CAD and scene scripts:
* * *

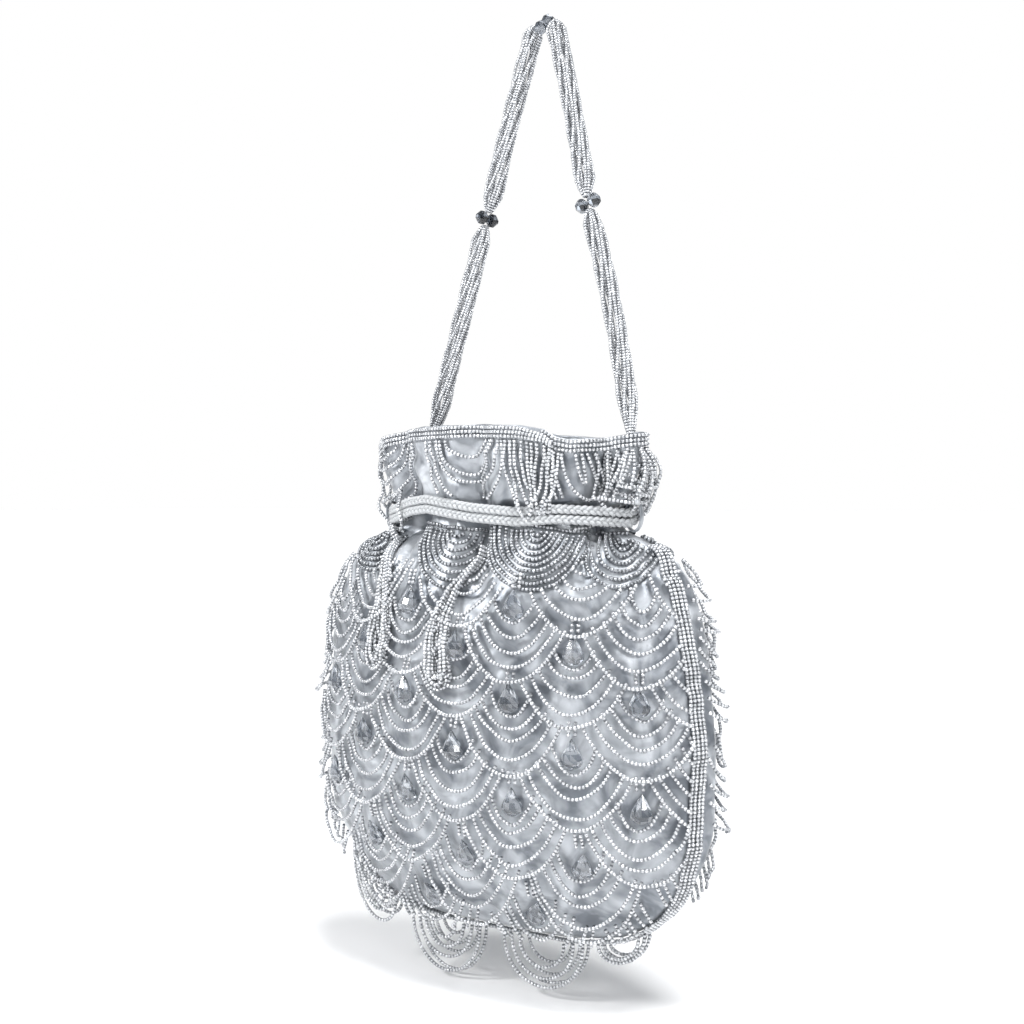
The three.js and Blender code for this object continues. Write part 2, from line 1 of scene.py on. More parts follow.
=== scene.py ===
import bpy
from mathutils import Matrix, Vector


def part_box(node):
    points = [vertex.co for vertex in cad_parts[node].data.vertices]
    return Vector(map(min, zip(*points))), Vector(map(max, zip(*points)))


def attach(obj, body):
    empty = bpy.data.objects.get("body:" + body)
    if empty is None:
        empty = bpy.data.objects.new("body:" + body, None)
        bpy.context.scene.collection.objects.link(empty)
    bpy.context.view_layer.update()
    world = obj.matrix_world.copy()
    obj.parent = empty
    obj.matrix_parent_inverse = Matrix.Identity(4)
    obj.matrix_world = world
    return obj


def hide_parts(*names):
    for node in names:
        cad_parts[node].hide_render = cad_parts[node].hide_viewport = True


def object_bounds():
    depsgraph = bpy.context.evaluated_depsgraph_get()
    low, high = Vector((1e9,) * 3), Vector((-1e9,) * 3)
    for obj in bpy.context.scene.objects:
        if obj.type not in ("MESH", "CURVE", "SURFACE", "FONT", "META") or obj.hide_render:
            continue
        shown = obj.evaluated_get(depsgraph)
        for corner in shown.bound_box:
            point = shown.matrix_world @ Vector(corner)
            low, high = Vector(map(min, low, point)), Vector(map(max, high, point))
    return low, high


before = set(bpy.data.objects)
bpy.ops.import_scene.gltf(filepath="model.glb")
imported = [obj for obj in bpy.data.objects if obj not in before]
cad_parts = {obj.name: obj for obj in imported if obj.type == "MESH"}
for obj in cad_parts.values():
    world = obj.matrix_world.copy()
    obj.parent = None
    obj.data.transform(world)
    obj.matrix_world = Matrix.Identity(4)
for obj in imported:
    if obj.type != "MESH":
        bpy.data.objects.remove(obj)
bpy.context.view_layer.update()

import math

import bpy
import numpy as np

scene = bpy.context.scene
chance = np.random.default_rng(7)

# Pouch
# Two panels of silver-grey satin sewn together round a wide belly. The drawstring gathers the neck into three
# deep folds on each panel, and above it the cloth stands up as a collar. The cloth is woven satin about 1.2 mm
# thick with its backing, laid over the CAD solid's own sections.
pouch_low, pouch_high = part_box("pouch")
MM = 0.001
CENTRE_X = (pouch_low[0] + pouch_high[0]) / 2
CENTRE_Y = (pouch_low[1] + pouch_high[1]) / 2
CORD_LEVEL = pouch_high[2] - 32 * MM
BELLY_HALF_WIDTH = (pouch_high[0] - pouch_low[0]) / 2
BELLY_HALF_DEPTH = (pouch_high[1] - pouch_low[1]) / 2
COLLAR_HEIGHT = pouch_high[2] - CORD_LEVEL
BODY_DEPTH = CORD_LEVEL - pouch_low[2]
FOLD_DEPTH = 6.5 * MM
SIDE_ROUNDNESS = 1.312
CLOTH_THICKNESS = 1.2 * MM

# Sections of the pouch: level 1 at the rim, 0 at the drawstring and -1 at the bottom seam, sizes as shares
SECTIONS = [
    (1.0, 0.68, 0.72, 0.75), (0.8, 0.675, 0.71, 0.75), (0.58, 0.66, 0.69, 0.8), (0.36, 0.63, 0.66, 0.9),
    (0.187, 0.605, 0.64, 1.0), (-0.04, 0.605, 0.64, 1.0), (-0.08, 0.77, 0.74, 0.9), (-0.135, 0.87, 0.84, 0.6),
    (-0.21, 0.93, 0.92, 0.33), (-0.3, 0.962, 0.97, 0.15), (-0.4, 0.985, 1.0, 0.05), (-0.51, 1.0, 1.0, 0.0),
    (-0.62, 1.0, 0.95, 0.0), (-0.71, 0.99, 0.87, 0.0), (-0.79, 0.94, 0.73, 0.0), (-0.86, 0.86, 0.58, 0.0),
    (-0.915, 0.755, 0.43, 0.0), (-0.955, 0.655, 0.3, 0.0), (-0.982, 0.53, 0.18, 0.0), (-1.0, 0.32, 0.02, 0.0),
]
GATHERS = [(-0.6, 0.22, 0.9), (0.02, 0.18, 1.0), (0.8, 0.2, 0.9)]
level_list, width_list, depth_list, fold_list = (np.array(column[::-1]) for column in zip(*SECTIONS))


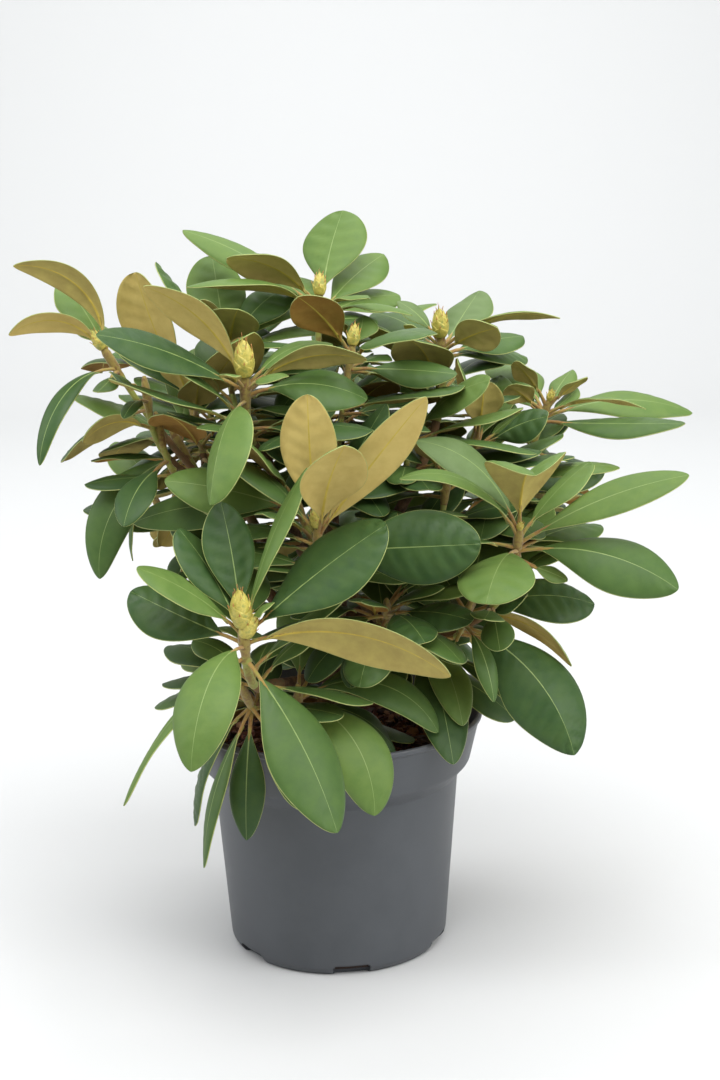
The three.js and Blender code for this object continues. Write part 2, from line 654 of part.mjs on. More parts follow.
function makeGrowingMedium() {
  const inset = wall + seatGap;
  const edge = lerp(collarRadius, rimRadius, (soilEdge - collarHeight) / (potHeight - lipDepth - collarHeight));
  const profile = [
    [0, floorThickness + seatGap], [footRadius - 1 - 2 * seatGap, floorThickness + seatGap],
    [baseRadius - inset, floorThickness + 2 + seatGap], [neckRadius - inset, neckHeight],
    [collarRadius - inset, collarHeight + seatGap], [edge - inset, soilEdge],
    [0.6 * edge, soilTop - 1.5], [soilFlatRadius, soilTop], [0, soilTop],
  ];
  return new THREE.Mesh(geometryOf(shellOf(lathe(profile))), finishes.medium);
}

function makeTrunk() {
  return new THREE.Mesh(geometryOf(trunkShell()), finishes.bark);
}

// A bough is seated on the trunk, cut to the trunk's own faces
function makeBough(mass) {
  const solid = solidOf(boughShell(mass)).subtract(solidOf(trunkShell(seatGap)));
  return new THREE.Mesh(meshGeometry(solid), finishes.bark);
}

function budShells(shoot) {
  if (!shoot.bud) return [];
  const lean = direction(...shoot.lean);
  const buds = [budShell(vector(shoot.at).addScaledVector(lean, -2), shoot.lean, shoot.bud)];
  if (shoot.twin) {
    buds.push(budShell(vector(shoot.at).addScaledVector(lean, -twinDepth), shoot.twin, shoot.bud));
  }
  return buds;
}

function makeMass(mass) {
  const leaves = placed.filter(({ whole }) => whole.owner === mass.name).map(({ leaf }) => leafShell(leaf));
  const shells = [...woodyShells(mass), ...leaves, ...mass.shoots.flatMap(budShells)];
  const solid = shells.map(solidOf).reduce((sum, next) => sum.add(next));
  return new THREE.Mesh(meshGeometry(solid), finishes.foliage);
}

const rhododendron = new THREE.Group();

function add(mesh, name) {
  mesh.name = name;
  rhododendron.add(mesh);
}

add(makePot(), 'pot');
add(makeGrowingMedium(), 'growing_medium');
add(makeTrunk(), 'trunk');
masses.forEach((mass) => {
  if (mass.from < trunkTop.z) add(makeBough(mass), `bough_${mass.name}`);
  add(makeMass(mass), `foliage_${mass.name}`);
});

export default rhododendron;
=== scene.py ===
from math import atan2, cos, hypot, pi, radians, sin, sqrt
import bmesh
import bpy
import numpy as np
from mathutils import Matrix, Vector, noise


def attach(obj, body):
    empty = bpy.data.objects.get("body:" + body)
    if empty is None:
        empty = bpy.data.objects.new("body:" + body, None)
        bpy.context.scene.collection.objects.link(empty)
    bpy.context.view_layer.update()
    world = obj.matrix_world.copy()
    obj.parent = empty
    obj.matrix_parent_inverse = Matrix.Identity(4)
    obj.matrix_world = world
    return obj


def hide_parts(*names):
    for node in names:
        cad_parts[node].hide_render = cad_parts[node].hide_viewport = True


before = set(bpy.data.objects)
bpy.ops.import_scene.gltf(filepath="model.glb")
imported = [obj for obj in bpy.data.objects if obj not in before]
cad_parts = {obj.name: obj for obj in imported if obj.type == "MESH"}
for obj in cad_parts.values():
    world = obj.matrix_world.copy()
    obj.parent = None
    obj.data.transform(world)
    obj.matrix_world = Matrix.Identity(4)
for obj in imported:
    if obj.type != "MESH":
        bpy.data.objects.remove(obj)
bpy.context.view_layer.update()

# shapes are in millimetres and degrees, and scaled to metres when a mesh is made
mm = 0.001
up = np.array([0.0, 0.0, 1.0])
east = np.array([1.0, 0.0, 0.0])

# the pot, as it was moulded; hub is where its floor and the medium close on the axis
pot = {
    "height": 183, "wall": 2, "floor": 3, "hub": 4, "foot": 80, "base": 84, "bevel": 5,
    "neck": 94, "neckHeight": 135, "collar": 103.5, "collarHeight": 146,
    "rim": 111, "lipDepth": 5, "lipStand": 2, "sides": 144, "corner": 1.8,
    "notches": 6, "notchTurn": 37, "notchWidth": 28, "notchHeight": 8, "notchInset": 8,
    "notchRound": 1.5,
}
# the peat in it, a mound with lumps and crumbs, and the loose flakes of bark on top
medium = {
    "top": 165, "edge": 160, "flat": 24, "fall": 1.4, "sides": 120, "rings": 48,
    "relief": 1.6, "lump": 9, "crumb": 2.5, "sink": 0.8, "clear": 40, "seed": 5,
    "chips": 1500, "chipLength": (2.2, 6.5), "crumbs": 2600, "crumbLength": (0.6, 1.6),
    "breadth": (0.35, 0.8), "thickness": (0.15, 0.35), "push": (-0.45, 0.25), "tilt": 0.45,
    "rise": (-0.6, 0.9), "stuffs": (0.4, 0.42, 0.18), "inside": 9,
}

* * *

**Set task:** Reproduce exactly, and only, the lines from the one that contains "const rhododendron = new THREE.Group();" down to the one that contains "east = np.array([1.0, 0.0, 0.0])", both ends included.

**Response below:**
const rhododendron = new THREE.Group();

function add(mesh, name) {
  mesh.name = name;
  rhododendron.add(mesh);
}

add(makePot(), 'pot');
add(makeGrowingMedium(), 'growing_medium');
add(makeTrunk(), 'trunk');
masses.forEach((mass) => {
  if (mass.from < trunkTop.z) add(makeBough(mass), `bough_${mass.name}`);
  add(makeMass(mass), `foliage_${mass.name}`);
});

export default rhododendron;
=== scene.py ===
from math import atan2, cos, hypot, pi, radians, sin, sqrt
import bmesh
import bpy
import numpy as np
from mathutils import Matrix, Vector, noise


def attach(obj, body):
    empty = bpy.data.objects.get("body:" + body)
    if empty is None:
        empty = bpy.data.objects.new("body:" + body, None)
        bpy.context.scene.collection.objects.link(empty)
    bpy.context.view_layer.update()
    world = obj.matrix_world.copy()
    obj.parent = empty
    obj.matrix_parent_inverse = Matrix.Identity(4)
    obj.matrix_world = world
    return obj


def hide_parts(*names):
    for node in names:
        cad_parts[node].hide_render = cad_parts[node].hide_viewport = True


before = set(bpy.data.objects)
bpy.ops.import_scene.gltf(filepath="model.glb")
imported = [obj for obj in bpy.data.objects if obj not in before]
cad_parts = {obj.name: obj for obj in imported if obj.type == "MESH"}
for obj in cad_parts.values():
    world = obj.matrix_world.copy()
    obj.parent = None
    obj.data.transform(world)
    obj.matrix_world = Matrix.Identity(4)
for obj in imported:
    if obj.type != "MESH":
        bpy.data.objects.remove(obj)
bpy.context.view_layer.update()

# shapes are in millimetres and degrees, and scaled to metres when a mesh is made
mm = 0.001
up = np.array([0.0, 0.0, 1.0])
east = np.array([1.0, 0.0, 0.0])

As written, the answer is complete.